(PROVIDED MATERIAL)
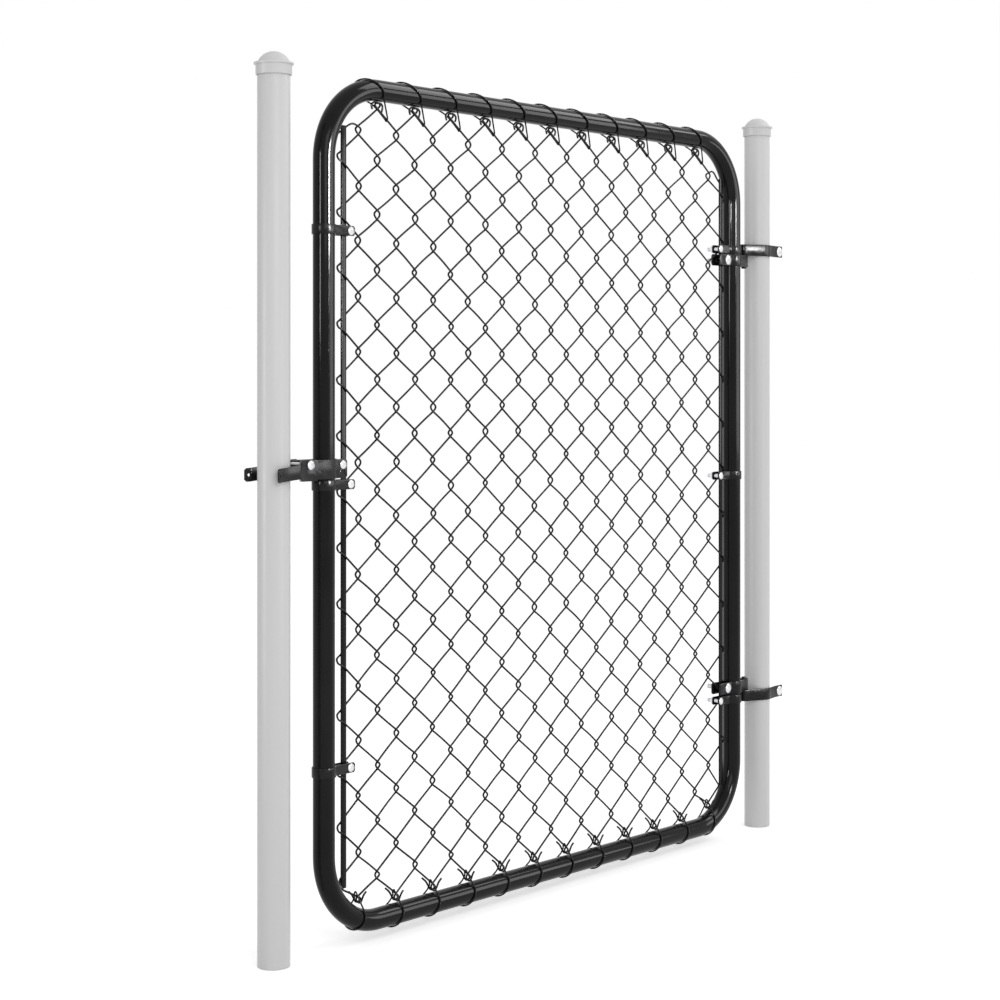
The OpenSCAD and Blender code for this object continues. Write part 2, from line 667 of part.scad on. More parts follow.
// Plan and side shapes of the fork, with the pivot at the origin and the tines along -X
module fork_side() {
    x1 = -plate_front;
    x2 = x1 - flare_len;
    tine_top = tine_h / 2 - tine_drop;
    tine_low = -tine_h / 2 - tine_drop;
    clip = side_clip;
    tip_top = tine_top - tine_dip;
    tip_low = tine_low - tine_dip;
    polygon([[plate_back - clip, plate_top], [x1, plate_top], [x2, tine_top], [-fork_len + clip, tip_top],
             [-fork_len, tip_top - clip], [-fork_len, tip_low + clip], [-fork_len + clip, tip_low],
             [x2, tine_low], [x1, -plate_low], [plate_back - clip, -plate_low],
             [plate_back, -plate_low + clip], [plate_back, plate_top - clip]]);
}

module latch_fork() {
    t = strap_t;
    y1 = plate_y + t / 2;
    y2 = tine_y + t / 2;
    reach = 2 * plate_low;
    fork_out = tine_y + tip_flare + 2 * t;
    color([0.1, 0.1, 0.1]) translate([pivot_x, 0, pivot_z]) difference() {
        union() {
            for (side = [-1, 1]) intersection() {
                translate([0, 0, -reach / 2]) linear_extrude(reach + plate_top)
                    bent_strip_2d([[plate_back, side * y1], [-plate_front, side * y1],
                                   [-plate_front - flare_len, side * y2], [-fork_len + tip_len, side * y2],
                                   [-fork_len - over, side * (y2 + tip_flare)]], t);
                rotate([90, 0, 0]) linear_extrude(2 * fork_out, center = true) fork_side();
            }
            translate([-plate_front, -y1, -web_low]) cube([web_t, 2 * y1, web_low + web_top]);
        }
        cross_hole(pivot_bolt_r + pin_fit, fork_out);
        translate([tip_hole_in - fork_len, 0, -tine_drop - tine_dip]) cross_hole(tip_hole_r, fork_out);
    }
}

module latch_pivot_bolt() {
    y = plate_y + strap_t + seat;
    translate([pivot_x, 0, pivot_z])
        bolt_and_nut(-y, y, y + pivot_bolt_past, pivot_bolt_r, pivot_head_r, pivot_head_h);
}

// Mesh, in four widths of pickets

module mesh(quarter) {
    first = floor(pickets * quarter / 4);
    last = floor(pickets * (quarter + 1) / 4) - 1;
    color([0.12, 0.12, 0.12]) for (i = [first : last]) wire_solid(picket_path(i), wire, [0, 1, 0]);
}

// Ties: each loops round a rail and hooks a front strand beside a knuckle

tie_steps = 7;                         // chords round the rail
tie_open = 48;                         // angle left open towards the mesh
tie_hook_top = 19;                     // from a top knuckle across to the hook
tie_hook_low = 15;                     // from a bottom knuckle across to the hook
lean_start = 40;                       // angle at which a tie starts to lean

// v is 1 on the top rail and -1 on the bottom rail, and the angle starts at the mesh side
function tie_ring(x, a, lean, v) =
    let (px = x - lean * (1 - cos(a - lean_start)) / 2,
         step = (360 - 2 * tie_open) / tie_steps,
         grow = (tie / 2 + 1.5 * seat) / cos(step / 2) + frame_r * (1 / cos(step / 2) - 1),
         mid = (outer_edge(px) + inner_edge(px)) / 2,
         half = (outer_edge(px) - inner_edge(px)) / 2 + grow,
         base = v > 0 ? bend_high : bend_low)
    [px, -(frame_r + grow) * sin(a), base + v * (mid - half * cos(a))];
// Height of a front strand at x, from its end rings a and b
function strand_z(x, a, b) = mix(a[2], b[2], (x - a[0]) / (b[0] - a[0]));
// The hook goes under the strand, which crosses the tie's width at a slope of about 45 degrees
function hook_rings(x, z, v) =
    let (drop = wire / 2 * sqrt(2) + tie + 1.5 * seat, out = (wire + tie) / 2 + seat)
    [[x, -strand_y + out, z], [x, -strand_y + out, z - v * drop],
     [x, -strand_y - out, z - v * drop], [x, -strand_y - out, z]];
function tie_path(j, v) =
    let (x = column_x(j), lean = v > 0 ? top_tie_lean : bottom_tie_lean,
         i = v > 0 ? j + 1 : j,
         k = v > 0 ? 0 : half_rows - 1,
         above = bend_points(i, k), below = bend_points(i, k + 1),
         hook_x = v > 0 ? x + tie_hook_top : x - tie_hook_low,
         hook_z = strand_z(hook_x, above[len(above) - 1], below[0]),
         step = (360 - 2 * tie_open) / tie_steps)
    concat([for (n = [0 : tie_steps]) tie_ring(x, tie_open + n * step, lean, v)],
           hook_rings(hook_x, hook_z, v));

module ties(first, v) {
    color([0.12, 0.12, 0.12]) for (j = [first : 2 : pickets - 2])
        wire_solid(tie_path(j, v), tie, [1, 0, 0], true);
}
module top_ties() { ties(1, 1); }
module bottom_ties() { ties(0, -1); }

hinge_post();
hinge_post_cap();
latch_post();
latch_post_cap();
top_post_hinge();
top_post_hinge_bolt();
bottom_post_hinge();
bottom_post_hinge_bolt();
gate_frame();
left_tension_bar();
right_tension_bar();
left_band(0);  // left_top_band
left_band(1);  // left_middle_band
left_band(2);  // left_bottom_band
right_band(0);  // right_top_band
right_band(1);  // right_middle_band
right_band(2);  // right_bottom_band
left_band_bolt(0);  // left_top_band_bolt
left_band_bolt(1);  // left_middle_band_bolt
left_band_bolt(2);  // left_bottom_band_bolt
right_band_bolt(0);  // right_top_band_bolt
right_band_bolt(1);  // right_middle_band_bolt
right_band_bolt(2);  // right_bottom_band_bolt
top_frame_hinge();
top_frame_hinge_bolt();
bottom_frame_hinge();
bottom_frame_hinge_bolt();
latch_clamp_front();
latch_clamp_back();
latch_clamp_bolt();
latch_pivot_bolt();
latch_fork();
mesh(0);  // mesh_left
mesh(1);  // mesh_mid_left
mesh(2);  // mesh_mid_right
mesh(3);  // mesh_right
top_ties();
bottom_ties();
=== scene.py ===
"""The looks of the chain link gate: smooth tube and wire, bolts with threads, finishes, light and camera.

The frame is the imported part's: +Z up, -X from the hinge post to the latch post, front at -Y. The camera,
the floor and the lamps are placed in metres, and the pieces are built in millimetres.
"""

import json
import math
import random

import bpy
from mathutils import Matrix, Vector

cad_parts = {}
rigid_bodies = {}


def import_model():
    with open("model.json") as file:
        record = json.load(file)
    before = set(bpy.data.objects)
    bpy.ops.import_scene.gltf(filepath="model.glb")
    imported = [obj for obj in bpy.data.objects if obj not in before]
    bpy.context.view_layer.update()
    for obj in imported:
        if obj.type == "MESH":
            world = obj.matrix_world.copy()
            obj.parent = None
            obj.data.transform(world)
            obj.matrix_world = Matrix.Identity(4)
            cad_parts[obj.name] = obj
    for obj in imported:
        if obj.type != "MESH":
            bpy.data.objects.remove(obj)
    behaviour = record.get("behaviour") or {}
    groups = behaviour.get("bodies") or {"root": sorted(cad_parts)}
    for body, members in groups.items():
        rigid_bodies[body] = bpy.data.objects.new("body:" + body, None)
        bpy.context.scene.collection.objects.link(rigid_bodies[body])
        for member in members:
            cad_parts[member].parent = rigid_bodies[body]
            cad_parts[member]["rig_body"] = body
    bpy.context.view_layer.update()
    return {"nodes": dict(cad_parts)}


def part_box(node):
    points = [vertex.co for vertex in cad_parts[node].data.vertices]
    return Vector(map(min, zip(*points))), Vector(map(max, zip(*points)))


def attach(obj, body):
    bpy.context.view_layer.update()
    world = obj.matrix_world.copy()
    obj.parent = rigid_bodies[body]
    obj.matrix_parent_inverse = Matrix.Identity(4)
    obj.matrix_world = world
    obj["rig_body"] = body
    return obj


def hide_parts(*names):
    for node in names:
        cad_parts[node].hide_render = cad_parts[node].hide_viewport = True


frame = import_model()
nodes = frame["nodes"]

MM = 0.001

# Sizes of the part, in millimetres
FRAME_R = 17.45
CORNER_R = 120.0
WIRE_R = 1.65
TIE_R = 1.35
SEAT = 0.3

# The weave: how many wires, how many rows of bends, and how far a folded end reaches past the last bend
PICKETS = 24
HALF_ROWS = 29
KNUCKLE_H = 7.48
KNUCKLE_W = 7.6
LOOP_OUT = 11.0
LOOP_IN = 1.5


def span(node):
    """Lowest and highest corners of a CAD node, in millimetres."""
    low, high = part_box(node)
    return low / MM, high / MM


# Places read from the frame
FRAME_LOW, FRAME_HIGH = span("gate_frame")
LEFT_X = FRAME_LOW.x + FRAME_R
RIGHT_X = FRAME_HIGH.x - FRAME_R
RAIL_LOW = FRAME_LOW.z + FRAME_R
RAIL_HIGH = FRAME_HIGH.z - FRAME_R
BEND_LEFT = LEFT_X + CORNER_R
BEND_RIGHT = RIGHT_X - CORNER_R
BEND_LOW = RAIL_LOW + CORNER_R
BEND_HIGH = RAIL_HIGH - CORNER_R
INNER_R = CORNER_R - FRAME_R
OUTER_R = CORNER_R + FRAME_R
FRAME_MID = (RAIL_LOW + RAIL_HIGH) / 2

LEFT_BAR_LOW, LEFT_BAR_HIGH = span("left_tension_bar")
RIGHT_BAR_LOW, RIGHT_BAR_HIGH = span("right_tension_bar")
LEFT_BAR_X = (LEFT_BAR_LOW.x + LEFT_BAR_HIGH.x) / 2
RIGHT_BAR_X = (RIGHT_BAR_LOW.x + RIGHT_BAR_HIGH.x) / 2
BAR_W = LEFT_BAR_HIGH.x - LEFT_BAR_LOW.x
BAR_T = LEFT_BAR_HIGH.y - LEFT_BAR_LOW.y
WEAVE_LEFT = LEFT_BAR_X - LOOP_OUT
WEAVE_RIGHT = RIGHT_BAR_X + LOOP_IN
COLUMN = (WEAVE_RIGHT - WEAVE_LEFT) / PICKETS

MESH_TOP = RAIL_HIGH - FRAME_R - SEAT - KNUCKLE_H
MESH_LOW = RAIL_LOW + FRAME_R + SEAT + KNUCKLE_H
HALF_ROW = (MESH_TOP - MESH_LOW) / HALF_ROWS


# Camera and light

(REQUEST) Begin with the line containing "hinge_post();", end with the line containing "obj.matrix_world = Matrix.Identity(4)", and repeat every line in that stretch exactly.

(ANSWER TO THE PROBLEM)
hinge_post();
hinge_post_cap();
latch_post();
latch_post_cap();
top_post_hinge();
top_post_hinge_bolt();
bottom_post_hinge();
bottom_post_hinge_bolt();
gate_frame();
left_tension_bar();
right_tension_bar();
left_band(0);  // left_top_band
left_band(1);  // left_middle_band
left_band(2);  // left_bottom_band
right_band(0);  // right_top_band
right_band(1);  // right_middle_band
right_band(2);  // right_bottom_band
left_band_bolt(0);  // left_top_band_bolt
left_band_bolt(1);  // left_middle_band_bolt
left_band_bolt(2);  // left_bottom_band_bolt
right_band_bolt(0);  // right_top_band_bolt
right_band_bolt(1);  // right_middle_band_bolt
right_band_bolt(2);  // right_bottom_band_bolt
top_frame_hinge();
top_frame_hinge_bolt();
bottom_frame_hinge();
bottom_frame_hinge_bolt();
latch_clamp_front();
latch_clamp_back();
latch_clamp_bolt();
latch_pivot_bolt();
latch_fork();
mesh(0);  // mesh_left
mesh(1);  // mesh_mid_left
mesh(2);  // mesh_mid_right
mesh(3);  // mesh_right
top_ties();
bottom_ties();
=== scene.py ===
"""The looks of the chain link gate: smooth tube and wire, bolts with threads, finishes, light and camera.

The frame is the imported part's: +Z up, -X from the hinge post to the latch post, front at -Y. The camera,
the floor and the lamps are placed in metres, and the pieces are built in millimetres.
"""

import json
import math
import random

import bpy
from mathutils import Matrix, Vector

cad_parts = {}
rigid_bodies = {}


def import_model():
    with open("model.json") as file:
        record = json.load(file)
    before = set(bpy.data.objects)
    bpy.ops.import_scene.gltf(filepath="model.glb")
    imported = [obj for obj in bpy.data.objects if obj not in before]
    bpy.context.view_layer.update()
    for obj in imported:
        if obj.type == "MESH":
            world = obj.matrix_world.copy()
            obj.parent = None
            obj.data.transform(world)
            obj.matrix_world = Matrix.Identity(4)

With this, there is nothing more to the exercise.